## START

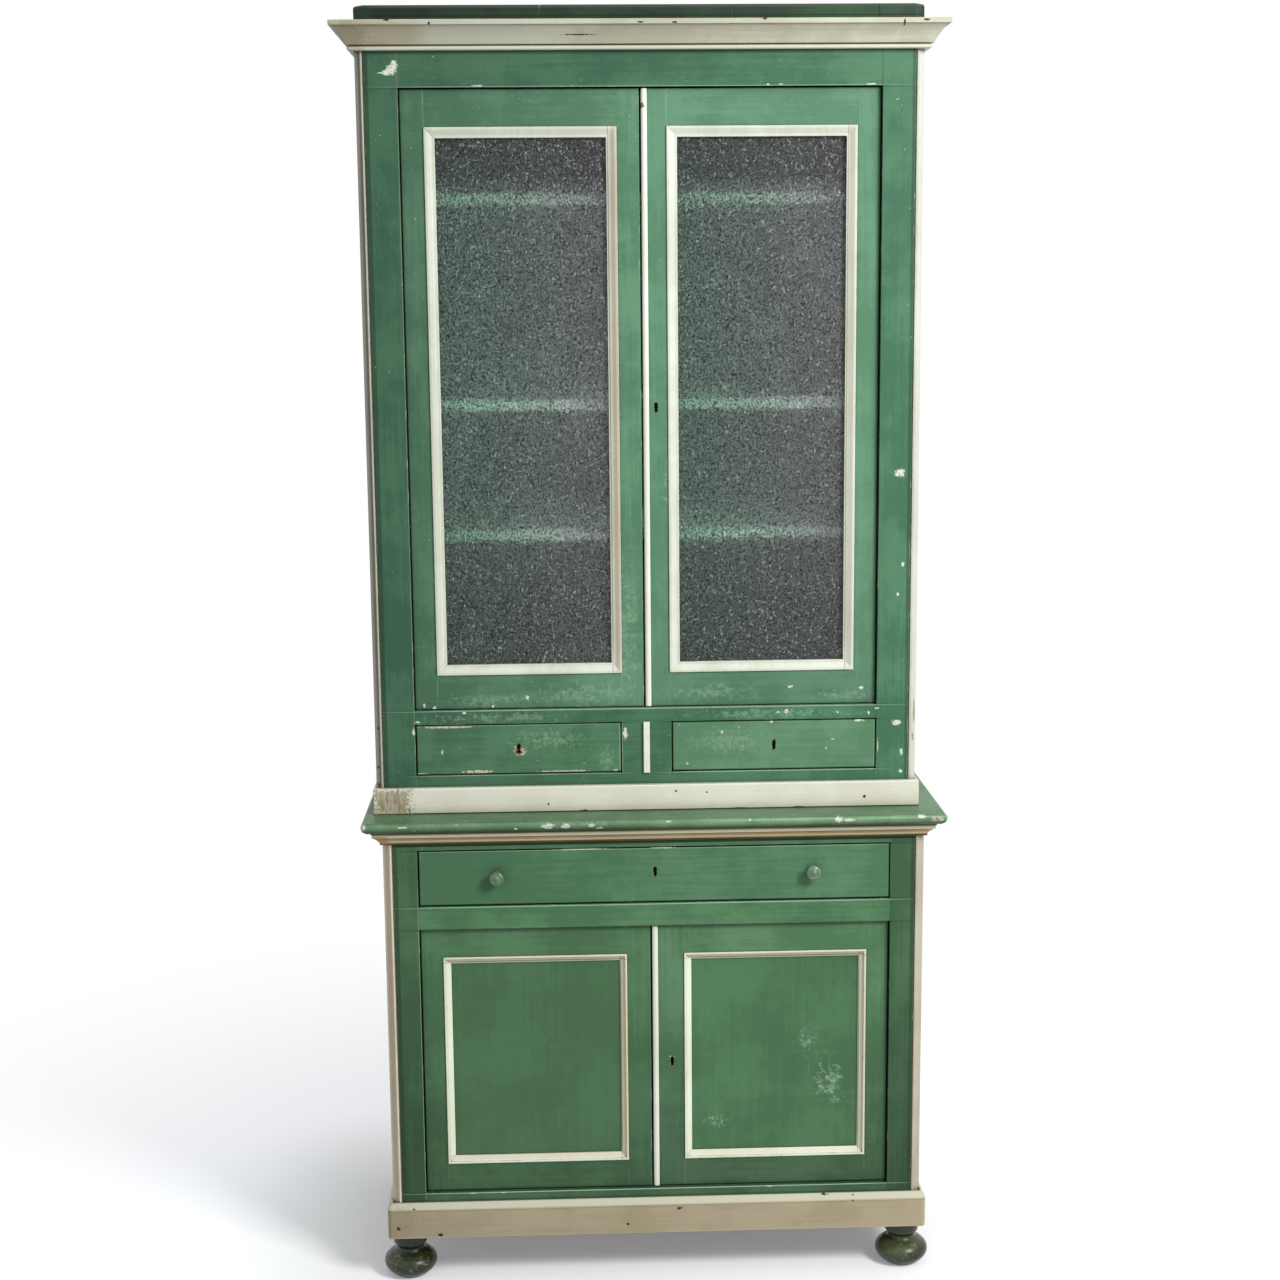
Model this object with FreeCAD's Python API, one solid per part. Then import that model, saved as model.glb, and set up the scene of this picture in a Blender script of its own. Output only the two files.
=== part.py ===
import FreeCAD, Part
import os

# A painted two-part cupboard: a low base with a big drawer and two panelled
# doors, and a glazed hutch that stands on its counter. All sizes are in
# millimetres. Each half is modelled with its own face at y = 0 and its own
# middle at x = 0, the floor is z = 0, and both are put in place when saved.

# Overall sizes of the two cases
case_width = 902.0
base_depth = 440.0
hutch_setback = 42.0
hutch_shift = -10.5

# Boards
board_thick = 18.0
back_thick = 10.0
back_board_count = 6
back_seam = 0.6
door_thick = 22.0
door_recess = 8.0
frame_thick = door_recess + door_thick

# Heights of the base, from the floor up
foot_height = 80.5
base_plinth_height = 61.0
sill_show = 15.5
base_door_open = 465.5
base_mid_rail = 39.0
big_drawer_open = 97.0
base_top_rail = 36.5
counter_thick = 18.0

# Heights of the hutch, from the counter up
hutch_bottom_rail = 62.0
small_drawer_open = 86.5
hutch_mid_rail = 23.0
hutch_door_open = 1001.0
hutch_top_rail = 99.5
top_board_thick = 26.5

# Widths across the front
base_cant = 17.0
hutch_cant = 14.0
base_stile = 40.5
hutch_stile = 53.0
drawer_post_width = 82.6
post_quirk_width = 1.8
post_quirk_depth = 2.5
post_bead = 3.0
post_set_back = 0.8

# Counter, with its rounded edge and the moulding under it
counter_over_front = 36.0
counter_over_side = 31.0
counter_corner_round = 7.0
nose_round = 6.0
nose_under_reach = 10.0
nose_under_middle = 3.6
nose_under_middle_height = 4.6
under_reach = 16.5
under_height = 25.0
under_fillet = 4.5
under_step = 1.7
under_band = 6.0
under_hollow = 1.0
under_foot = 3.0
under_foot_height = 3.0

# Cornice round the top of the hutch, from its bottom bead to its top fillet
cornice_reach = 35.0
cornice_height = 43.5
cornice_top_fillet = 8.0
cornice_step = 3.0
cornice_slope_foot = 12.0
cornice_slope_bottom = 8.4
cornice_hollow = 1.2
cornice_bead_reach = 9.5
cornice_bead_height = 7.0
cornice_foot = 5.5
top_board_seams_share = (0.324, 0.662)
top_seam = 0.5
top_edge_round = 5.0

# Plinth boards
base_plinth_front = 10.0
base_plinth_side = 8.5
base_plinth_bevel_height = 11.5
base_plinth_bevel_top_share = 0.2
base_plinth_round = 8.0
hutch_plinth_height = 43.0
hutch_plinth_front = 12.0
hutch_plinth_side = 4.0
plinth_chamfer = 1.5

# Turned feet
foot_radius = 45.0
foot_sole_radius = 29.0
foot_waist_height = 21.0
foot_ball_top = 40.0
foot_ball_top_radius = 33.0
foot_neck_height = 48.5
foot_neck_radius = 22.0
foot_collar_height = 57.0
foot_collar_radius = 28.5
foot_top_radius = 29.5
foot_dowel_radius = 12.0
foot_dowel_length = 38.0
foot_inset_side = 25.5
foot_inset_front = 36.0
foot_inset_back = 48.0
foot_block_size = 66.0
dowel_fit = 0.1

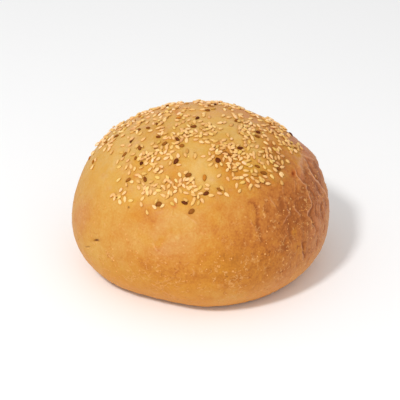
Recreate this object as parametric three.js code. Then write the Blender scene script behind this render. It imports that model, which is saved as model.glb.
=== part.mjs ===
// A round, hand-shaped bread roll, baked on a flat tray: one solid piece.
//
// Frame: millimetres, +Z up, origin under the middle of the roll on the tray.
// The front of the roll faces -Y and +X is to its right.
//
// The form is a ball of dough that has spread under its own weight:
//   - a dome above the girth, a superellipse that rises to the top,
//   - an undercut below the girth, a fuller superellipse,
//   - a flat sole where the dough lay on the tray, with a rounded heel round it,
//   - a few broad swells and hollows, because the dough was shaped by hand.
// Each is a radius measured from the centre of the girth, as a function of direction.
import * as THREE from "three";
import { mergeVertices } from "three/addons/utils/BufferGeometryUtils.js";

const WIDTH = 125; // across the girth, left to right
const DEPTH = 122; // across the girth, front to back
const GIRTH_HEIGHT = 26; // from the sole up to the widest part
const DOME_RISE = 49.6; // from the girth up to the top of the dome
const DOME_POWER = 1.86; // 2 is an ellipse; less is a little more pointed
const UNDERCUT_DROP = 37.6; // depth the undercut would reach without the tray
const UNDERCUT_POWER = 2.43; // more than 2 is fuller than an ellipse
const HEEL_BLEND = 5; // how far the rounded heel reaches into the sole
const MESH_DETAIL = 19; // each side of an icosahedron's face is cut into this many plus one

// Broad swells (+) and hollows (-) in the dough.
// turn: degrees anticlockwise from +X, seen from above; lift: degrees above the girth;
// spread: degrees from its middle to where it has fallen to 60%; rise: mm.
const SWELLS = [
  { name: "right_shoulder", turn: 12, lift: 21, spread: 7, rise: 1.1 },
  { name: "right_back_flat", turn: 46, lift: 44, spread: 10, rise: -0.35 },
  { name: "back_belly", turn: 84, lift: 4, spread: 16, rise: 0.6 },
  { name: "back_hollow", turn: 118, lift: 20, spread: 10, rise: -0.6 },
  { name: "left_back_swell", turn: 150, lift: 36, spread: 11, rise: 0.95 },
  { name: "left_side_flat", turn: 178, lift: 10, spread: 11, rise: -1.0 },
  { name: "left_front_belly", turn: 205, lift: -9, spread: 12, rise: 0.3 },
  { name: "dome_swell", turn: 240, lift: 62, spread: 13, rise: 0.5 },
  { name: "left_heel_tuck", turn: 245, lift: -19, spread: 14, rise: -2.45 },
  { name: "front_dimple", turn: 261, lift: 14, spread: 9, rise: -0.55 },
  { name: "front_heel", turn: 270, lift: -22, spread: 16, rise: 0.15 },
  { name: "front_belly", turn: 283, lift: 2, spread: 12, rise: 0.45 },
  { name: "right_front_hollow", turn: 322, lift: 12, spread: 10, rise: -0.5 },
  { name: "right_front_swell", turn: 340, lift: 24, spread: 8, rise: 0.4 },
  { name: "right_low_belly", turn: 344, lift: -7, spread: 9, rise: 0.25 },
];

const radians = THREE.MathUtils.degToRad;

// Unit vector for a turn about +Z and a lift above the girth plane, in degrees.
function direction(turn, lift) {
  return new THREE.Vector3(
    Math.cos(radians(lift)) * Math.cos(radians(turn)),
    Math.cos(radians(lift)) * Math.sin(radians(turn)),
    Math.sin(radians(lift)),
  );
}

// The smaller of a and b, rounded where they are within blend of each other.
function smoothMin(a, b, blend) {
  const h = Math.max(blend - Math.abs(a - b), 0) / blend;
  return Math.min(a, b) - (h * h * blend) / 4;
}

const swells = SWELLS.map((s) => ({
  axis: direction(s.turn, s.lift),
  sharpness: 1 / radians(s.spread) ** 2,
  rise: s.rise,
}));

// Distance from the girth's centre to the crust along a unit vector.
function crustRadius(d) {
  const flat = Math.hypot(d.x / (WIDTH / 2), d.y / (DEPTH / 2));
  const above = d.z > 0;
  const height = above ? DOME_RISE : UNDERCUT_DROP;
  const power = above ? DOME_POWER : UNDERCUT_POWER;
  let radius =
    (flat ** power + (Math.abs(d.z) / height) ** power) ** (-1 / power);
  for (const s of swells)
    radius += s.rise * Math.exp((d.dot(s.axis) - 1) * s.sharpness);
  if (d.z < -0.02) radius = smoothMin(radius, GIRTH_HEIGHT / -d.z, HEEL_BLEND);
  return radius;
}

// A sphere of even triangles, with each corner moved out to the crust.
function rollGeometry() {
  const ball = new THREE.IcosahedronGeometry(1, MESH_DETAIL);
  ball.deleteAttribute("normal");
  ball.deleteAttribute("uv");
  const geometry = mergeVertices(ball, 1e-5);
  const position = geometry.getAttribute("position");
  const d = new THREE.Vector3();
  for (let i = 0; i < position.count; i++) {
    d.fromBufferAttribute(position, i).normalize();
    const radius = crustRadius(d);
    let z = GIRTH_HEIGHT + radius * d.z;
    if (z < 1e-4) z = 0;
    position.setXYZ(i, radius * d.x, radius * d.y, z);
  }
  // The swells shift the outline a little, so the sides are centred on the origin again.
  geometry.computeBoundingBox();
  const box = geometry.boundingBox;
  geometry.translate(
    -(box.min.x + box.max.x) / 2,
    -(box.min.y + box.max.y) / 2,
    -box.min.z,
  );
  geometry.computeVertexNormals();
  return geometry;
}

const crust = new THREE.MeshStandardMaterial({
  name: "crust",
  color: new THREE.Color().setRGB(0.84, 0.58, 0.28, THREE.SRGBColorSpace),
  roughness: 0.55,
  metalness: 0,
});

const roll = new THREE.Mesh(rollGeometry(), crust);
roll.name = "roll";

const breadRoll = new THREE.Group();
breadRoll.add(roll);

export default breadRoll;
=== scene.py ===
"""A round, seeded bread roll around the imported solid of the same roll.

Four pieces ride on the one body: the crust, which stands for the solid, the pale seeds, the dark
seeds, and the tiny blisters low on the crust. Lengths are in millimetres until a mesh is made.
"""
import math

import bpy
import numpy as np
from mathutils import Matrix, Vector
from mathutils.bvhtree import BVHTree
from mathutils.kdtree import KDTree


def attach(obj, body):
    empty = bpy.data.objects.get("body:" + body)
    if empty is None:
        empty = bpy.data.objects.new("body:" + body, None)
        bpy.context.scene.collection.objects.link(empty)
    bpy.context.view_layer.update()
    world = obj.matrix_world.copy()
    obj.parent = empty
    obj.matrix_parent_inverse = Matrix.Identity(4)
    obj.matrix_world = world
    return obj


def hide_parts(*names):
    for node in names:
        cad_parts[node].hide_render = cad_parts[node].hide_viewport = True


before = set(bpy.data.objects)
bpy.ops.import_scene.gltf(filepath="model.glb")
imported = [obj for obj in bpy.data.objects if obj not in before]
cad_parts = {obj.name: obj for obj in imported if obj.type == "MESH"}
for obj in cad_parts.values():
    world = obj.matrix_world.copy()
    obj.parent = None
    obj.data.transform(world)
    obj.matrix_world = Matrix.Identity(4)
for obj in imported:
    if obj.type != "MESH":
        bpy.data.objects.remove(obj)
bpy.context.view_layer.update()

# ---------------------------------------------------------------- the roll's sizes, as in the solid
WIDTH, DEPTH = 125.0, 122.0
GIRTH_HEIGHT = 26.0
DOME_RISE, DOME_POWER = 49.6, 1.86
UNDERCUT_DROP, UNDERCUT_POWER = 37.6, 2.43
HEEL_BLEND = 5.0
SWELLS = [  # turn and lift in degrees, spread in degrees, rise in mm
    (12, 21, 7, 1.1), (46, 44, 10, -0.35), (84, 4, 16, 0.6), (118, 20, 10, -0.6),
    (150, 36, 11, 0.95), (178, 10, 11, -1.0), (205, -9, 12, 0.3), (240, 62, 13, 0.5),
    (245, -19, 14, -2.45), (261, 14, 9, -0.55), (270, -22, 16, 0.15), (283, 2, 12, 0.45),
    (322, 12, 10, -0.5), (340, 24, 8, 0.4), (344, -7, 9, 0.25),
]
CRUST_CUTS = 98  # each face of the icosahedron is cut into this many squared

# The camera: how high it looks down, how far it is from a point 36 mm up the roll's axis, its
# focal length in pixels of a frame 400 wide, and where that point lands in the frame.
LOOK_DOWN, FAR, FOCAL_PX = math.radians(29.0), 700.0, 1451.0
AIM_Z, AIM_PX = 36.0, (200.32, 188.75)


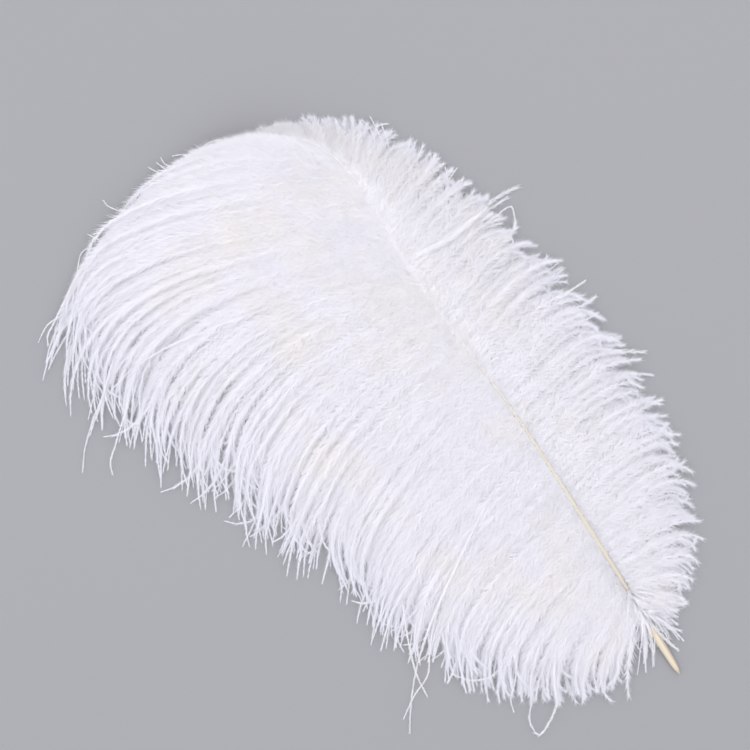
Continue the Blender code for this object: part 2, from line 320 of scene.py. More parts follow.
def normalised(v):
    return v / np.maximum(np.linalg.norm(v, axis=-1, keepdims=True), 1e-12)


def shaft_plan():
    middles = (np.arange(PLAN_STEPS) + 0.5) / PLAN_STEPS
    run = heading_vector(np.radians(smooth_along(middles, SHAFT_HEADING))) * SHAFT_LENGTH / PLAN_STEPS
    plan = np.vstack([[0, 0], np.cumsum(run, axis=0)])
    chord = math.atan2(plan[-1, 1], plan[-1, 0])
    turn = np.array([heading_vector(chord), heading_vector(chord + math.pi / 2)])
    return plan @ turn.T - np.array(ORIGIN_FROM_QUILL)


SHAFT_PLAN = shaft_plan()


def shaft_at(position):
    """Points on the shaft's middle line, and its headings in plan in radians."""
    at = np.linspace(0, 1, PLAN_STEPS + 1)
    x = np.interp(position, at, SHAFT_PLAN[:, 0])
    y = np.interp(position, at, SHAFT_PLAN[:, 1])
    z = smooth_along(position, SHAFT_HEIGHT)
    steps = np.diff(SHAFT_PLAN, axis=0)
    heading = np.interp(position, (at[1:] + at[:-1]) / 2, np.arctan2(steps[:, 1], steps[:, 0]))
    return np.stack([x, y, z], -1), heading


def from_photo(u, v):
    """Plan position of a pixel of the photograph."""
    across = (u - QUILL_PIXEL[0]) * METRES_PER_PIXEL
    up = (QUILL_PIXEL[1] - v) * METRES_PER_PIXEL
    x = across * math.cos(PHOTO_TURN) + up * math.sin(PHOTO_TURN) - ORIGIN_FROM_QUILL[0]
    y = -across * math.sin(PHOTO_TURN) + up * math.cos(PHOTO_TURN) - ORIGIN_FROM_QUILL[1]
    return x, y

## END

### Your task
Set down exactly the lines from the line that contains "const crust = new" to the line that contains "the same roll.", both lines included, and nothing more.

### Solution for this task
const crust = new THREE.MeshStandardMaterial({
  name: "crust",
  color: new THREE.Color().setRGB(0.84, 0.58, 0.28, THREE.SRGBColorSpace),
  roughness: 0.55,
  metalness: 0,
});

const roll = new THREE.Mesh(rollGeometry(), crust);
roll.name = "roll";

const breadRoll = new THREE.Group();
breadRoll.add(roll);

export default breadRoll;
=== scene.py ===
"""A round, seeded bread roll around the imported solid of the same roll.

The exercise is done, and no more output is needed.